§ **REQUIRED WORK**
Beginning with the first line of the data below, reproduce every line unchanged, ending with the line that holds "comes out of".

§ **DATASET CONTENT**

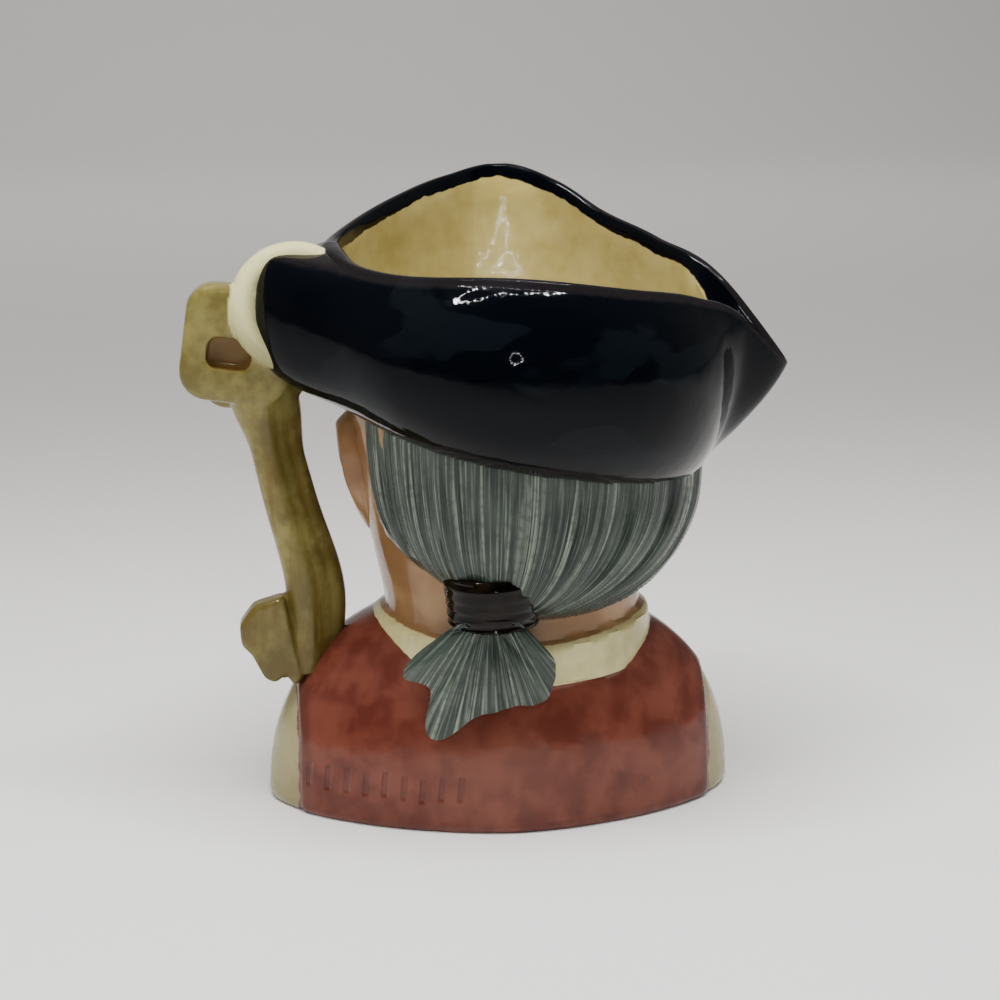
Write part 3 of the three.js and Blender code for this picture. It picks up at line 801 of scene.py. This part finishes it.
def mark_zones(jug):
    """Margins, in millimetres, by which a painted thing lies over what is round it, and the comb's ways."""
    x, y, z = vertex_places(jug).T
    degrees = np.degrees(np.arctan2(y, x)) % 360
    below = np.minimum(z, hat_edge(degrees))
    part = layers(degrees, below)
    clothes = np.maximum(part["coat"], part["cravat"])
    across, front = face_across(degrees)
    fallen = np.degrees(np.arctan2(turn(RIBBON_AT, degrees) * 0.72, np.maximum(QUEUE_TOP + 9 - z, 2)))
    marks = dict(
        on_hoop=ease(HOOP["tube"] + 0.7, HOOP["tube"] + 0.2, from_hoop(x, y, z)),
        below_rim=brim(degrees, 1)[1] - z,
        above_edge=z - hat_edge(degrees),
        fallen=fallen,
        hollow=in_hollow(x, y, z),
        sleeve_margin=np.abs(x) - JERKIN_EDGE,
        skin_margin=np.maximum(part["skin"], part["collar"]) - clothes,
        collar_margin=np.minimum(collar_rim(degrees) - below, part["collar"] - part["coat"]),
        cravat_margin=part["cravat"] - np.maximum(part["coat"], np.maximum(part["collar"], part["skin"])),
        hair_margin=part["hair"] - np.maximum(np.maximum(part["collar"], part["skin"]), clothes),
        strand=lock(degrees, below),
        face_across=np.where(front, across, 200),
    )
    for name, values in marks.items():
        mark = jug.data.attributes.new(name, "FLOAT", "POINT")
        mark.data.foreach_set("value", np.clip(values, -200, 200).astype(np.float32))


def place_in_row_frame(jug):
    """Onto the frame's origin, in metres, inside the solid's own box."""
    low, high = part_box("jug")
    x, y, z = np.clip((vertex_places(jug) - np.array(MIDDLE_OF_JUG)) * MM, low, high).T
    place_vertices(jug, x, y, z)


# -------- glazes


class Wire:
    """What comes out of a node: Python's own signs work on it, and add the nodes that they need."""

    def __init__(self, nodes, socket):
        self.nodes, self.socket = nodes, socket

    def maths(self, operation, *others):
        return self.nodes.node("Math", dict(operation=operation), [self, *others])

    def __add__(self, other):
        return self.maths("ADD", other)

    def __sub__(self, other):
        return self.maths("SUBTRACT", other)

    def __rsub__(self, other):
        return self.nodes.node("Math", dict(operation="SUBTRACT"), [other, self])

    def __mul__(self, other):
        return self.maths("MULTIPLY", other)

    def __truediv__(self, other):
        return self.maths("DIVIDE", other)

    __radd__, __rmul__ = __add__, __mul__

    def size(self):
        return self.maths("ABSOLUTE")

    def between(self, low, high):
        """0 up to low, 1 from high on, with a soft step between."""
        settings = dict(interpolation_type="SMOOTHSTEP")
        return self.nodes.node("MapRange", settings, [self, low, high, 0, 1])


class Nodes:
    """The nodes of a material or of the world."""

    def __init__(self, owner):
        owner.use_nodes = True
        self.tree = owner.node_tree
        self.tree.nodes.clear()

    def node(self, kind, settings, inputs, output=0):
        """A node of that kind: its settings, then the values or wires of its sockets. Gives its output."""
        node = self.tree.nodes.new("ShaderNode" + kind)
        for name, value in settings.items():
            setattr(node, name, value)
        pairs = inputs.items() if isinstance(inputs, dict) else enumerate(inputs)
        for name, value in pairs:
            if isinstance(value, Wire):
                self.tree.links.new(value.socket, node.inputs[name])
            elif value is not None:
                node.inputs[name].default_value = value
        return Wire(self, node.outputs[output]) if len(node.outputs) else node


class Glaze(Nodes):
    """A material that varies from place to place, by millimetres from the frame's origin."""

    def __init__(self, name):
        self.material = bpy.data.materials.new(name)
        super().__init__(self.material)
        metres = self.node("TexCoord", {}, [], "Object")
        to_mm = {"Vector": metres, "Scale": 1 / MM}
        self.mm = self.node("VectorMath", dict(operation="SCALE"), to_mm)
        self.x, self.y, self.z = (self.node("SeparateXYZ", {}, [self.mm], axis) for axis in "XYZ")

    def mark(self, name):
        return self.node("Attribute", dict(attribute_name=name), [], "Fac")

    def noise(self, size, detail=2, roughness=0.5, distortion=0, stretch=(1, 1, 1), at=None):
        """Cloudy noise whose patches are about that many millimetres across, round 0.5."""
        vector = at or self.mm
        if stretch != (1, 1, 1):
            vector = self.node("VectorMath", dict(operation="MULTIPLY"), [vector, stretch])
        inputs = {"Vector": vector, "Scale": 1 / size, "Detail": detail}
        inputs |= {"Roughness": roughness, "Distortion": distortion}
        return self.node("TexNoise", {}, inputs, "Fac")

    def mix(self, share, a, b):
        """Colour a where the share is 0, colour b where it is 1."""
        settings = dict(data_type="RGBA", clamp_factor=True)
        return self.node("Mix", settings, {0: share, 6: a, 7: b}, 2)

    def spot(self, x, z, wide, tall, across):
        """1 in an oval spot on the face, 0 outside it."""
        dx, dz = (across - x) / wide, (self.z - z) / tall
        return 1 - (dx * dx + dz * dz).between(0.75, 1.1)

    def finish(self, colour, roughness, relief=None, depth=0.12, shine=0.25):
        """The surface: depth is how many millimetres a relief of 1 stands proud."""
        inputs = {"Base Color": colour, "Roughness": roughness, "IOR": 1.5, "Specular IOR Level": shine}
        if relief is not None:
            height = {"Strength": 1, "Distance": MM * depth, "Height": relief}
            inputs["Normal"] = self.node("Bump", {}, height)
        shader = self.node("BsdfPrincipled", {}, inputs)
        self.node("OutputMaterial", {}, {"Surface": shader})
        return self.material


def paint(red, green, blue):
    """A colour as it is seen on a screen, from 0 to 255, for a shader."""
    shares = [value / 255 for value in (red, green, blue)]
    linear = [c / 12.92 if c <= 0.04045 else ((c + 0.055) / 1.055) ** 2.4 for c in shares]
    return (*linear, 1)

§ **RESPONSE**
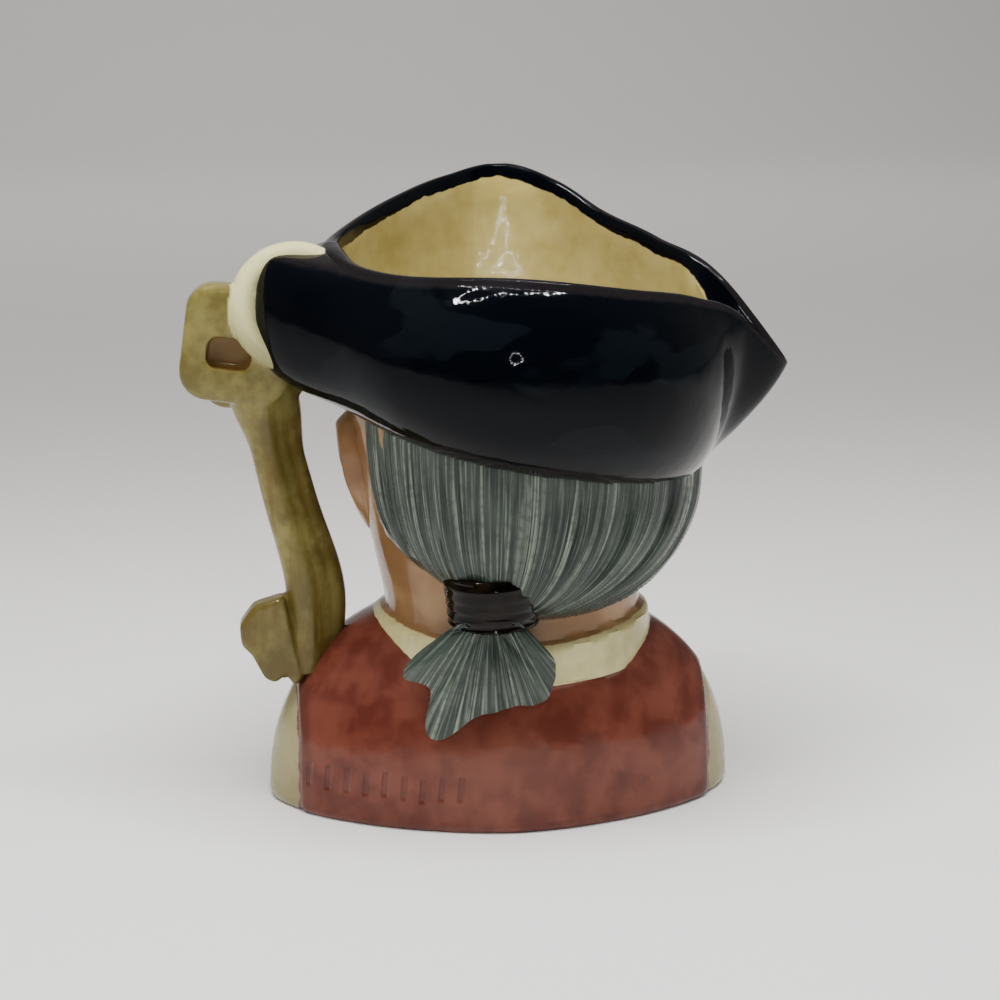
Write part 3 of the three.js and Blender code for this picture. It picks up at line 801 of scene.py. This part finishes it.
def mark_zones(jug):
    """Margins, in millimetres, by which a painted thing lies over what is round it, and the comb's ways."""
    x, y, z = vertex_places(jug).T
    degrees = np.degrees(np.arctan2(y, x)) % 360
    below = np.minimum(z, hat_edge(degrees))
    part = layers(degrees, below)
    clothes = np.maximum(part["coat"], part["cravat"])
    across, front = face_across(degrees)
    fallen = np.degrees(np.arctan2(turn(RIBBON_AT, degrees) * 0.72, np.maximum(QUEUE_TOP + 9 - z, 2)))
    marks = dict(
        on_hoop=ease(HOOP["tube"] + 0.7, HOOP["tube"] + 0.2, from_hoop(x, y, z)),
        below_rim=brim(degrees, 1)[1] - z,
        above_edge=z - hat_edge(degrees),
        fallen=fallen,
        hollow=in_hollow(x, y, z),
        sleeve_margin=np.abs(x) - JERKIN_EDGE,
        skin_margin=np.maximum(part["skin"], part["collar"]) - clothes,
        collar_margin=np.minimum(collar_rim(degrees) - below, part["collar"] - part["coat"]),
        cravat_margin=part["cravat"] - np.maximum(part["coat"], np.maximum(part["collar"], part["skin"])),
        hair_margin=part["hair"] - np.maximum(np.maximum(part["collar"], part["skin"]), clothes),
        strand=lock(degrees, below),
        face_across=np.where(front, across, 200),
    )
    for name, values in marks.items():
        mark = jug.data.attributes.new(name, "FLOAT", "POINT")
        mark.data.foreach_set("value", np.clip(values, -200, 200).astype(np.float32))


def place_in_row_frame(jug):
    """Onto the frame's origin, in metres, inside the solid's own box."""
    low, high = part_box("jug")
    x, y, z = np.clip((vertex_places(jug) - np.array(MIDDLE_OF_JUG)) * MM, low, high).T
    place_vertices(jug, x, y, z)


# -------- glazes


class Wire:
    """What comes out of a node: Python's own signs work on it, and add the nodes that they need."""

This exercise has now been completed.